THE KING APPROACHING SCHNELLENDORF.
Frederick cautiously refused to sign his name to any paper. Verbally, he agreed that in one week from that time, on the 16th, General Neipperg should have liberty to retire to the south through the mountains, unmolested save by sham attacks in his rear. A small garrison was to be left in Neisse. After maintaining a sham siege for a fortnight, they were to surrender the city. Sham hostilities, to deceive the French, were to be continued until the year was out, and then a treaty was to be signed and ratified.
His majesty pledged his word of honor that he would fulfill these obligations, but declared that, should the slightest intimation of the agreement leak out, so that the French should discover it, he would deny the whole thing, and refuse in any way to be bound by it. This was assented to.
At the close of the business, the king, who had been exceedingly courteous during the whole interview, took General Neipperg aside, and, beckoning Lord Hyndford to join them, said, addressing Lord Hyndford,
“I wish you too, my lord, to hear every word I speak to General Neipperg. His Britannic majesty knows, or should know, my intentions never were to do him hurt, but only to take care of myself. And pray inform him that I have ordered my army in Brandenburg to go into winter quarters, and break up that camp at Göttin.”
The reader will bear in mind that the camp at Göttin, menacing Hanover, was acting in co-operation with Frederick’s ally, France, and that forty thousand men had been sent from France to the aid of those Prussian troops. Frederick now, entering into secret treaty with the enemy, while still feigning to be true to his ally, was perfidiously withdrawing his troops so as to leave the French unsupported. His treachery went even farther than this. In the presence of Lord Hyndford, the representative of England, he informed the Austrian general minutely how he could, to the greatest advantage, attack the French.
“Join,” said he, “the Austrian force under Prince Lobkowitz in Bohemia. Fall immediately and impetuously upon the French, before they can combine their forces to resist you. If you succeed in this, perhaps I will by-and-by join you; if you fail—well, you know every one must look out for himself.”
The audacious duplicity of this ambitious young king was still more conspicuously developed by his entering into a secret correspondence with the court of Austria, through certain generals in the Austrian army. And that he might the more effectually disguise his treachery from his allies, the French, he requested Lord Hyndford to write dispatches to various courts—to Presburg, to England, to Dresden—complaining that Frederick was deaf to all proposals; that nothing could influence him to enter into terms of reconciliation with Austria. It was to be so arranged that the couriers carrying these dispatches of falsehood should be captured by the French, so that these documents should be carried to the French court.

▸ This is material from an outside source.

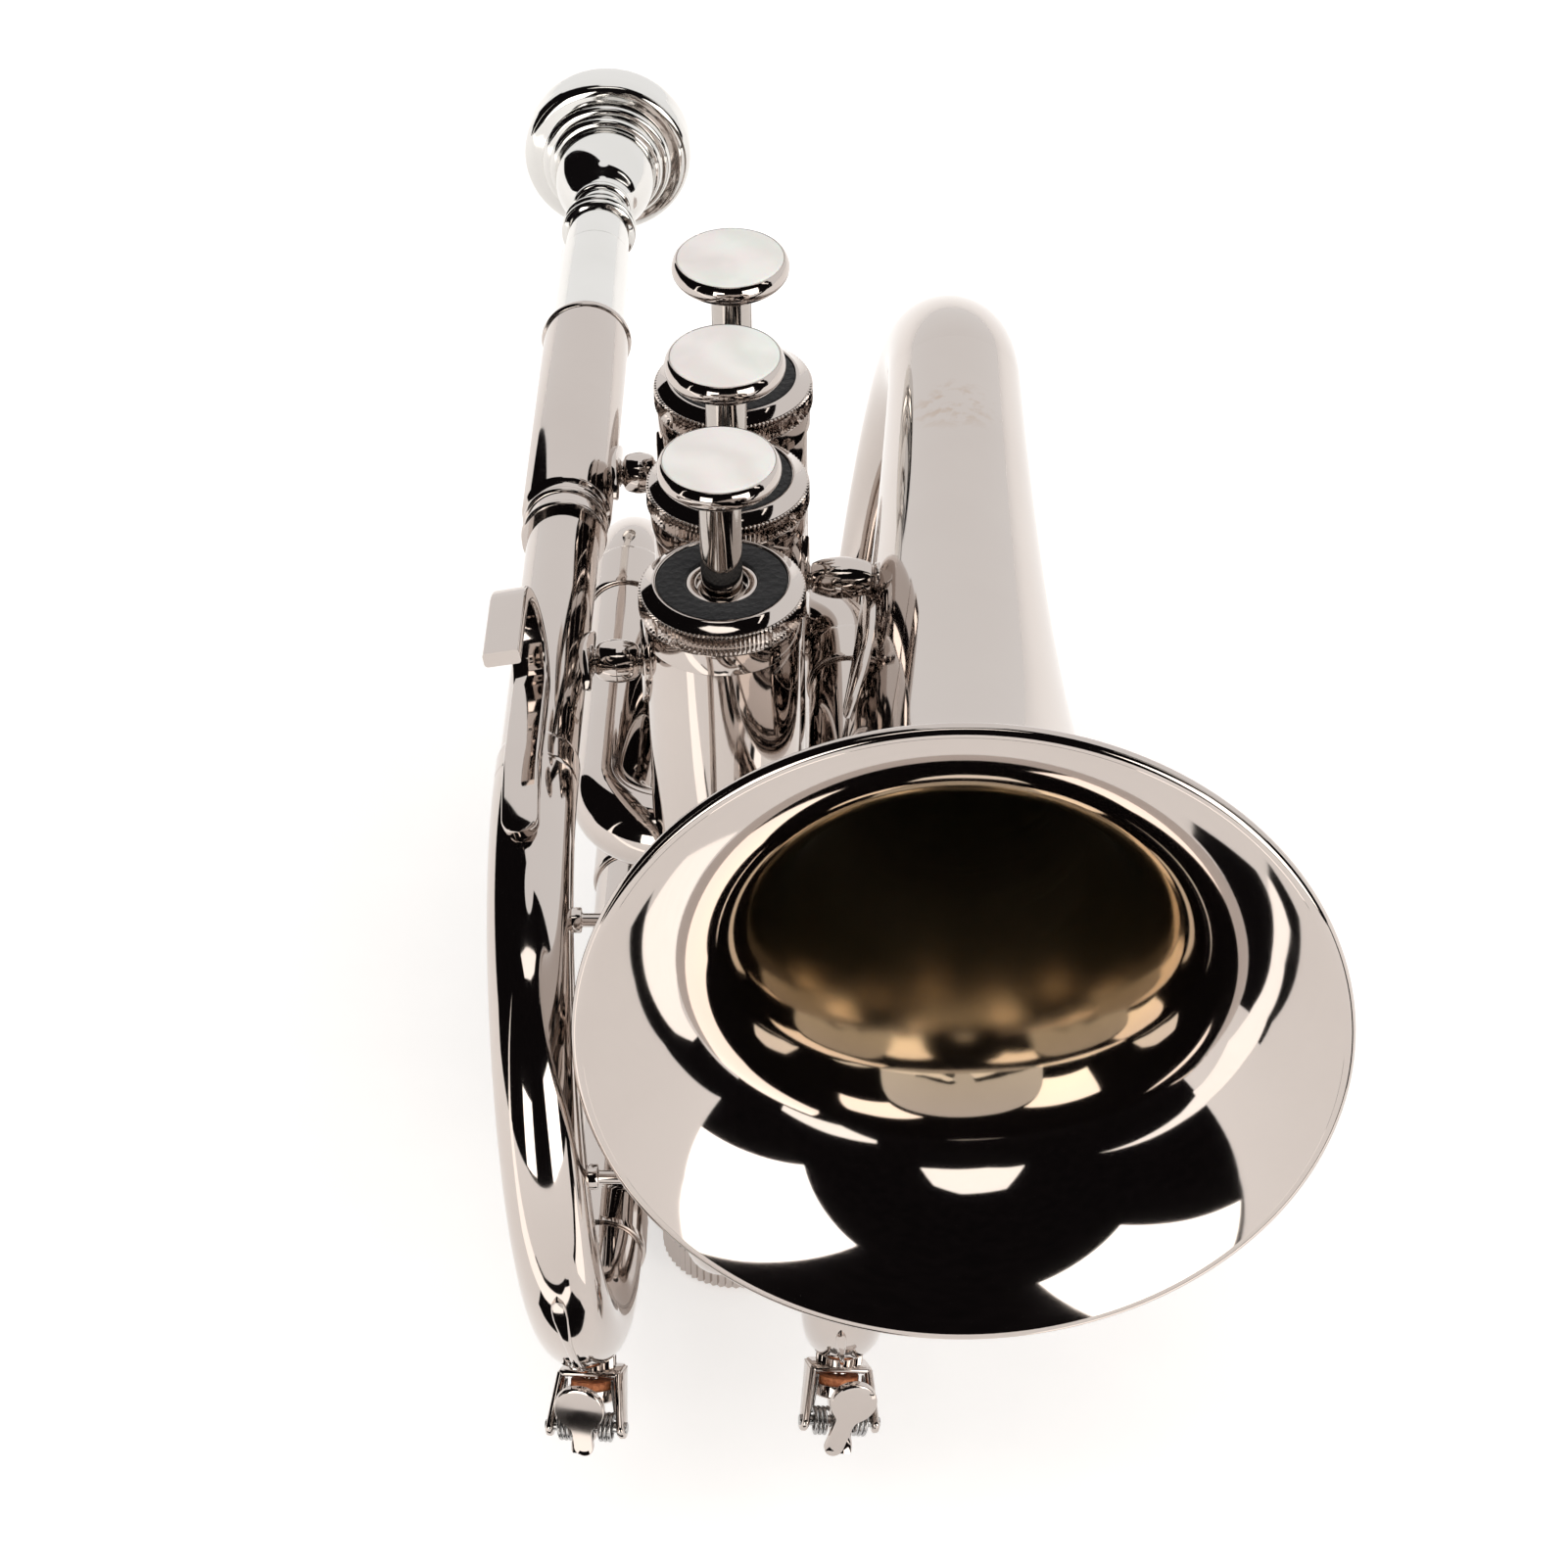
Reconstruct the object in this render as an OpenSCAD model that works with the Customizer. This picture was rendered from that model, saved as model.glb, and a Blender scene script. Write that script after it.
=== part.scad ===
// Compact flugelhorn in B flat, with three bottom-sprung piston valves.
// Millimetres, +Z up along the valves, bell towards -Y, mouthpiece towards +Y.
// Origin: middle of the second valve's bottom cap, on its lower face.
// The tubes lie in a frame of their own, with its origin at the middle of the
// bell's mouth and +Y back along the bell. That frame is canted to the valves.

/* [Assembly] */
// Tilt of the tubes against the valves, in degrees
tube_tilt = 3.81; // [3.6:0.01:4]
// Middle of the bell's mouth, sideways from the valves
bell_x = 33; // [32.8:0.1:34]
// Middle of the bell's mouth, in front of the second valve
bell_y = -100; // [-102:0.5:-99]
// Middle of the bell's mouth, above the bottom caps
bell_z = 109.3; // [108.5:0.1:110]
// Free gap between pieces that meet without touching
rest_gap = 0.3; // [0.25:0.05:0.4]

/* [Bell] */
// Radius of the bell at its mouth
bell_mouth_r = 50.4; // [49:0.1:51]
// Flare exponent: a larger value opens the bell later and faster
bell_flare = 0.557; // [0.55:0.001:0.56]
// Offset of the flare's pole in front of the mouth
bell_pole = 10.4; // [10.2:0.1:10.8]
// Length of the straight part of the bell
bell_length = 164.3; // [160:0.1:166]
// Sheet thickness of the bell
bell_wall = 0.6; // [0.5:0.05:0.7]
// Radius of the wire rolled into the bell's rim
bell_bead_r = 1.05; // [0.9:0.05:1.2]
// Distance between the bell's axis and the lower leg
bell_drop = 80; // [79:0.1:81]
// Sideways lean of the bell's rear bow over its height
bell_bow_side = 14.2; // [13.8:0.1:14.4]
// Tube radius where the rear bow ends and the lower leg begins
leg_back_r = 8; // [7.6:0.1:8.2]
// Further lean of the lower leg towards its front end
leg_side = 1.8; // [1.5:0.1:2]

/* [Tubes] */
// Outer radius of the cylindrical tubes
tube_r = 5.76; // [5.6:0.02:5.8]
// Wall of the cylindrical tubes
tube_wall = 0.5; // [0.4:0.05:0.55]
// Height of a ferrule above the tube it covers
ferrule_rise = 0.6; // [0.4:0.05:0.7]
// Height of the outlet tube above the bottom caps
outlet_z = 82.9; // [82.2:0.1:83.4]
// Front end of the lower leg, behind the bell's mouth
right_bow_y = 48; // [46:0.5:52]
// Sideways place of the left loop's return tube
return_x = -50.5; // [-51:0.1:-50.4]
// Height of the left loop's return tube
return_z = -21; // [-22:0.1:-20.5]
// Sideways place of the left loop's low tube
low_x = -51.1; // [-51.3:0.1:-50.9]
// Height of the left loop's low tube
low_z = -73; // [-74:0.1:-72]
// Rear end of the straight tubes on the left side
left_bow_y = 143; // [140:0.5:146]
// Front end of the straight tubes on the left side
front_bow_y = 43.5; // [42:0.5:45]
// Depth of the sockets in which one tube sits in the next
socket_depth = 6; // [5:0.5:8]

/* [Leadpipe] */
// Sideways place of the leadpipe
lead_x = -57.4; // [-57.8:0.1:-57.2]
// Height of the leadpipe against the bell's axis
lead_z = 9.8; // [9.4:0.1:10.2]
// Outer radius of the leadpipe
lead_r = 5.35; // [5.3:0.01:5.4]
// Wall of the leadpipe
lead_wall = 0.55; // [0.5:0.05:0.7]
// Rear end of the leadpipe inside the sleeve
lead_end_y = 116; // [114:0.5:118]
// Front end of the receiver sleeve
sleeve_y = 105.5; // [104:0.5:107]
// Rear end of the receiver sleeve
sleeve_end_y = 164.5; // [162:0.5:166]
// Outer radius of the receiver sleeve
sleeve_r = 6.6; // [6.5:0.05:6.8]
// Outer radius of the mouthpiece receiver tube
receiver_r = 5.65; // [5.6:0.01:5.7]
// Rear end of the mouthpiece receiver tube
receiver_end_y = 189; // [187:0.5:190]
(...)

And, in addition to all this, the more effectually to hoodwink the eagle eyes of the French minister in the Prussian camp, M. Valori, the following stratagem was arranged. The king was to invite M. Valori to dine with him. While at the table, merry over their wine, a courier was to arrive, and with trumpet blast announce dispatches for the king. They were to be delivered to the king at the table. He was to open them before Valori, to find that they consisted of a bitter complaint and remonstrance, on the part of the British minister, that the king was inflexible in repelling all advances toward an amicable adjustment of their difficulties, that unrelentingly he persisted in co-operating with France in her warfare against Austria. All this farce took place according to the programme. M. Valori was effectually deceived.
Some of our readers may think that the above narrative is quite incredible; that a young sovereign, who had just written the Anti-Machiavel, and who knew that the eyes of the world were upon him, could not be guilty of such perfidy. But, unhappily, there is no possible room for doubt. The documentary evidence is ample. There is no contradictory testimony.